Now, we can see a much better example of a best practice alert email that we use internally at Prosperon. First, we can see that the layout allows for more information to be included without increasing the confusion about the key matters. Secondly, this information can include this like what the Device Role is, the location of the device (Useful for those jobs where you have to physically go and reboot), as well as links not only to the node page but also to the acknowledgement page that you can easily access once you are working on the resolution. Finally, we have a bright red icon that allows us to, at a glance, understand that this is a critical alert and should be treated as such.

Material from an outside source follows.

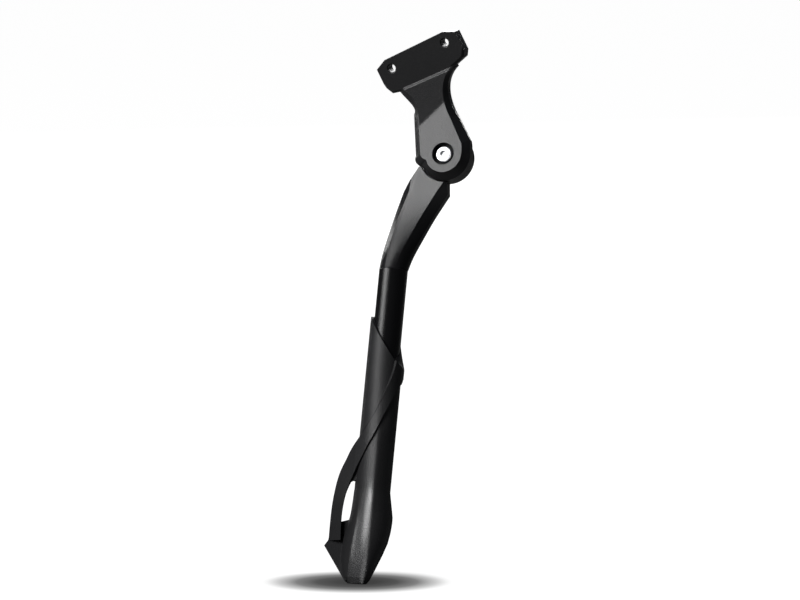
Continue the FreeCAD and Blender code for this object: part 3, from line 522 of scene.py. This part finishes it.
def ribbon_line(tree, across, depth, height):
    """A mask of the ribbon's upper edge, whose height is a curve in the angle from the front.

    It is the middle's height, plus the rise times the angle, plus the curl times the angle squared.
    """
    angle = maths(tree, "ARCTAN2", across, product(tree, depth, -1.0))
    edge = maths(tree, "MULTIPLY_ADD", angle, LINE_CURL, LINE_RISE)
    edge = maths(tree, "MULTIPLY_ADD", angle, edge, LINE_MIDDLE)
    line = smooth(tree, maths(tree, "ABSOLUTE", difference(tree, height, edge)), *LINE_WIDTH)
    return product(tree, line, smooth(tree, height, *LINE_TOP), smooth(tree, height, *LINE_BOTTOM))


def foot_form(tree, normal):
    """The smooth front of the sleeve and foot, and the duller rim, ribbon walls, loop, fin and left side.

    The loop and fin lie outside the body's radius at the left. A wall's normal departs from the way outwards.
    """
    across, depth, height = parts(tree, measured_in(tree, own_place(tree), ROD_FRAME))
    inside = turned_to_rod(tree, to_piece(tree, normal), True)
    bent = foot_bend(tree, inside, across, height)

    from_axis = joined(tree, across, depth, 0.0)
    body = even(tree, height, *BODY_HEIGHTS, *BODY_RADII)
    loop = smooth(tree, difference(tree, vector_maths(tree, "LENGTH", from_axis), body), *LOOP_PROUD)
    loop = product(tree, loop, smooth(tree, across, *LOOP_ACROSS))
    radial = vector_maths(tree, "DOT_PRODUCT", vector_maths(tree, "NORMALIZE", from_axis), inside)
    wall = product(tree, smooth(tree, radial, *WALL_FACING), smooth(tree, height, *WALL_END))
    fin = product(tree, loop, smooth(tree, height, *FIN_START))
    side = product(tree, smooth(tree, across, *SIDE_ACROSS), rest_of(tree, loop))
    gloss = product(
        tree,
        foot_glow(tree, across, height),
        between(tree, maths(tree, "MAXIMUM", loop, wall), 1.0, LOOP_GLOSS),
        between(tree, fin, 1.0, FIN_GLOSS),
        between(tree, side, 1.0, SIDE_GLOSS),
        between(tree, ribbon_line(tree, across, depth, height), 1.0, LINE_GLOSS),
    )
    return to_world(tree, turned_to_rod(tree, bent, False)), gloss


# Materials: dark and light tones of the grain, the tone of worn edges, and the finish

BLOTCH_SHARE = 0.3
WEAR_START = 0.25


def finish(
    name,
    dark,
    light,
    worn,
    roughness,
    variation=0.1,
    metallic=0.0,
    grain=FINE_GRAIN,
    depth=GRAIN_DEPTH,
    edge=EDGE_RADIUS,
    specular=0.5,
    form=None,
):
    """A material whose colour and roughness vary with grain and blotches, with its edges a little worn."""
    material, tree, shader = new_material(name)
    edges = add_node(tree, "ShaderNodeGroup")
    edges.node_tree = EDGES
    edges.inputs["Radius"].default_value = edge
    normal = edges.outputs["Normal"]
    gloss = None
    if form:
        normal, gloss = form(tree, normal)
    grained = add_node(tree, "ShaderNodeGroup")
    grained.node_tree = GRAIN
    grained.inputs["Scale"].default_value = grain
    grained.inputs["Depth"].default_value = depth
    put(tree, grained.inputs["Normal"], normal)
    mixed = product(tree, grained.outputs["Blotch"], BLOTCH_SHARE)
    mixed = maths(tree, "MULTIPLY_ADD", grained.outputs["Grain"], 1.0 - BLOTCH_SHARE, mixed)
    colour = blend_colour(tree, mixed, rgb(*dark), rgb(*light))
    patches = total(tree, grained.outputs["Blotch"], WEAR_START)
    patches = maths(tree, "MULTIPLY", edges.outputs["Edge"], patches, clamp=True)
    put(tree, shader.inputs["Base Color"], blend_colour(tree, patches, colour, rgb(*worn)))
    rough = maths(tree, "MULTIPLY_ADD", mixed, variation, roughness - variation / 2)
    put(tree, shader.inputs["Roughness"], rough)
    put(tree, shader.inputs["Normal"], grained.outputs["Normal"])
    shader.inputs["Metallic"].default_value = metallic
    shader.inputs["Specular IOR Level"].default_value = specular
    if gloss is not None:
        put(tree, shader.inputs["Specular IOR Level"], product(tree, gloss, specular))
    return material


def forged(name, specular, form):
    """Black forged alloy."""
    dark = (0.004, 0.004, 0.0045)
    light = (0.011, 0.011, 0.012)
    worn = (0.05, 0.05, 0.053)
    return finish(name, dark, light, worn, 0.36, depth=0.4, edge=0.0005, specular=specular, form=form)


def black_tube():
    """Smooth black paint of the tube."""
    dark = (0.003, 0.003, 0.0033)
    light = (0.006, 0.006, 0.0065)
    worn = (0.02, 0.02, 0.021)
    return finish("black_tube", dark, light, worn, 0.22, 0.06, depth=0.3, specular=0.225, form=tube_form)


def black_nylon():
    """Moulded black nylon of the foot sleeve and the plug."""
    dark = (0.013, 0.013, 0.0138)
    light = (0.024, 0.024, 0.025)
    worn = (0.018, 0.018, 0.019)
    return finish("black_nylon", dark, light, worn, 0.38, depth=0.6, specular=0.31, form=foot_form)


def bolt_zinc():
    """Bright, coarse zinc of the pivot screw."""
    dark = (0.5, 0.51, 0.53)
    light = (0.95, 0.95, 0.96)
    worn = (0.85, 0.85, 0.85)
    return finish(
        "bolt_zinc", dark, light, worn, 0.36, 0.3, metallic=1.0, grain=800.0, depth=0.9, form=screw_form
    )


def zinc_steel():
    """Dull zinc of the lock nut."""
    dark = (0.66, 0.67, 0.69)
    light = (0.78, 0.78, 0.79)
    worn = (0.85, 0.85, 0.85)
    return finish("zinc_steel", dark, light, worn, 0.46, 0.3, metallic=1.0, depth=0.3)


def plain_steel():
    """Turned steel of the spacer, washer and plunger."""
    dark = (0.48, 0.48, 0.49)
    light = (0.6, 0.6, 0.6)
    worn = (0.7, 0.7, 0.7)
    return finish("plain_steel", dark, light, worn, 0.3, 0.12, metallic=1.0, depth=0.08)


def spring_steel():
    """Darker steel of the spring and the roll pin."""
    dark = (0.34, 0.34, 0.35)
    light = (0.46, 0.46, 0.46)
    worn = (0.6, 0.6, 0.6)
    return finish("spring_steel", dark, light, worn, 0.3, 0.12, metallic=1.0, depth=0.08)


def dark_steel():
    """Blackened steel of the grub screw."""
    dark = (0.06, 0.06, 0.065)
    light = (0.12, 0.12, 0.125)
    worn = (0.3, 0.3, 0.3)
    return finish("dark_steel", dark, light, worn, 0.38, 0.12, metallic=1.0, depth=0.1)


def acetal():
    """Cream plastic of the thrust washers and the pad."""
    dark = (0.72, 0.71, 0.66)
    light = (0.82, 0.81, 0.77)
    worn = (0.86, 0.86, 0.84)
    return finish("acetal", dark, light, worn, 0.36, depth=0.06)


def brass():
    """Brass of the threaded insert."""
    dark = (0.62, 0.44, 0.17)
    light = (0.75, 0.57, 0.26)
    worn = (0.85, 0.7, 0.4)
    return finish("brass", dark, light, worn, 0.28, 0.12, metallic=1.0, depth=0.08)


# The first three are for single pieces, the rest for the record's material slots
MATERIALS = {
    "mount_bracket": forged("forged_head", 0.53, head_form),
    "leg_arm": forged("forged_arm", 0.57, arm_form),
    "pivot_bolt": bolt_zinc(),
    "black_tube": black_tube(),
    "black_nylon": black_nylon(),
    "zinc_steel": zinc_steel(),
    "plain_steel": plain_steel(),
    "spring_steel": spring_steel(),
    "dark_steel": dark_steel(),
    "acetal": acetal(),
    "brass": brass(),
}

for part in frame["record"]["subparts"]:
    node_name = part["node"]
    key = node_name if node_name in MATERIALS else part["material_slot"]
    piece_materials = frame["nodes"][node_name].data.materials
    piece_materials.clear()
    piece_materials.append(MATERIALS[key])


# Floor, world, lamps and camera

CAMERA_TURN = math.radians(18)
FLOOR_REACH = 6.0
POOL = (-0.0064, -0.1154)
POOL_SIZE = (0.064, 0.031)
POOL_FADE = [(0.0, 0.045), (0.2, 0.052), (0.4, 0.08), (0.6, 0.2), (0.78, 0.55), (0.9, 0.86), (1.0, 1.0)]
FLOOR_GLOW = 0.97
POOL_TONE = 0.004
FLOOR_TONE = 0.12
AIM = Vector((0.0, -0.05, -0.15))
EYE = Vector((1.0592, -3.3068, 0.5325))
AWAY = Vector((-0.30303, 0.93261, -0.19595))
LENS = 246.2


def seen_or_lit(tree, lit, seen):
    """A shader that the camera sees as one thing while it lights the object as another."""
    choice = add_node(tree, "ShaderNodeMixShader")
    ray = add_node(tree, "ShaderNodeLightPath")
    fill(tree, choice.inputs, (ray.outputs["Is Camera Ray"], lit, seen))
    return choice.outputs[0]


def pool_mask(tree):
    """Dark near the foot and white away from it, by the distance in an ellipse turned to the camera."""
    place = add_node(tree, "ShaderNodeMapping", vector_type="TEXTURE")
    put(tree, place.inputs["Vector"], own_place(tree))
    place.inputs["Location"].default_value = (*POOL, GROUND)
    place.inputs["Rotation"].default_value = (0.0, 0.0, CAMERA_TURN)
    place.inputs["Scale"].default_value = (*POOL_SIZE, 1.0)
    return ramp(tree, vector_maths(tree, "LENGTH", place.outputs["Vector"]), POOL_FADE)


def floor():
    """A pale floor with the soft dark pool under the foot."""
    reach = FLOOR_REACH
    mesh = bpy.data.meshes.new("floor")
    corners = [(-reach, -reach), (reach, -reach), (reach, reach), (-reach, reach)]
    mesh.from_pydata([(*corner, GROUND) for corner in corners], [], [(0, 1, 2, 3)])
    plane = bpy.data.objects.new("floor", mesh)
    scene.collection.objects.link(plane)
    material, tree, shader = new_material("floor")
    pool = pool_mask(tree)
    put(tree, shader.inputs["Base Color"], blend_colour(tree, pool, rgb(POOL_TONE), rgb(FLOOR_TONE)))
    shader.inputs["Roughness"].default_value = 0.9
    shader.inputs["Specular IOR Level"].default_value = 0.0
    glow = add_node(tree, "ShaderNodeEmission")
    put(tree, glow.inputs["Color"], pool)
    glow.inputs["Strength"].default_value = FLOOR_GLOW
    both = add_node(tree, "ShaderNodeAddShader")
    fill(tree, both.inputs, (shader.outputs[0], glow.outputs[0]))
    surface = seen_or_lit(tree, shader.outputs[0], both.outputs[0])
    put(tree, tree.nodes["Material Output"].inputs["Surface"], surface)
    mesh.materials.append(material)


def world():
    """White where the camera sees it and dim where it lights the object."""
    background = bpy.data.worlds.new("studio")
    scene.world = background
    background.use_nodes = True
    tree = background.node_tree
    light = tree.nodes["Background"]
    light.inputs["Color"].default_value = rgb(0.9, 0.93, 1.0)
    light.inputs["Strength"].default_value = 0.08
    white = add_node(tree, "ShaderNodeBackground")
    white.inputs["Color"].default_value = rgb(1.0)
    surface = seen_or_lit(tree, light.outputs[0], white.outputs[0])
    put(tree, tree.nodes["World Output"].inputs["Surface"], surface)


def soft_box(name, azimuth, elevation, distance, width, height, power):
    """A rectangular soft light that faces the stand; azimuth 0 is in front and grows to the right."""
    turn = math.radians(azimuth)
    rise = math.radians(elevation)
    way = Vector((math.sin(turn) * math.cos(rise), -math.cos(turn) * math.cos(rise), math.sin(rise)))
    lamp = bpy.data.lights.new(name, "AREA")
    lamp.shape = "RECTANGLE"
    lamp.size = width
    lamp.size_y = height
    lamp.energy = power
    holder = bpy.data.objects.new(name, lamp)
    holder.location = AIM + way * distance
    holder.rotation_euler = (-way).to_track_quat("-Z", "Y").to_euler()
    scene.collection.objects.link(holder)


def camera():
    """The photograph's view."""
    lens = bpy.data.cameras.new("camera")
    lens.sensor_width = 36.0
    lens.lens = LENS
    lens.clip_end = 100.0
    holder = bpy.data.objects.new("camera", lens)
    holder.location = EYE
    holder.rotation_euler = AWAY.to_track_quat("-Z", "Y").to_euler()
    scene.collection.objects.link(holder)
    scene.camera = holder


floor()
world()
soft_box("key", azimuth=-41, elevation=36, distance=1.6, width=0.85, height=0.8, power=34)
soft_box("back", azimuth=205, elevation=14, distance=1.6, width=1.5, height=0.7, power=26)
camera()
scene.view_settings.view_transform = "Standard"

As you can see here, the same tips have been applied to a Teams notification that is created using the 'Send a GET or POST request' action. This method of alerting is becoming more and more common for customers who are using corporate instant messing services:
Tackling the issue of alerting can be a daunting task, as you must find and tread the line between receiving too many emails while also not missing anything that requires and immediate response. The first step will always be starting small, with a small set of alerts that cover your most critical nodes. By using the trigger context, we can easily specify these devices to make sure that you don't begin receiving alert noise immediately. Following this, understanding the exact criteria to trigger the alerts exactly when you need to see it, avoiding false positives as much as possible. Finally, making sure your trigger actions contain all the correct information will help speed up the resolution.
As you can see, just pivoting your thought process a little can help generate much more detailed and actionable alerts. What tricks have you implemented in your environment to help battle alert fatigue?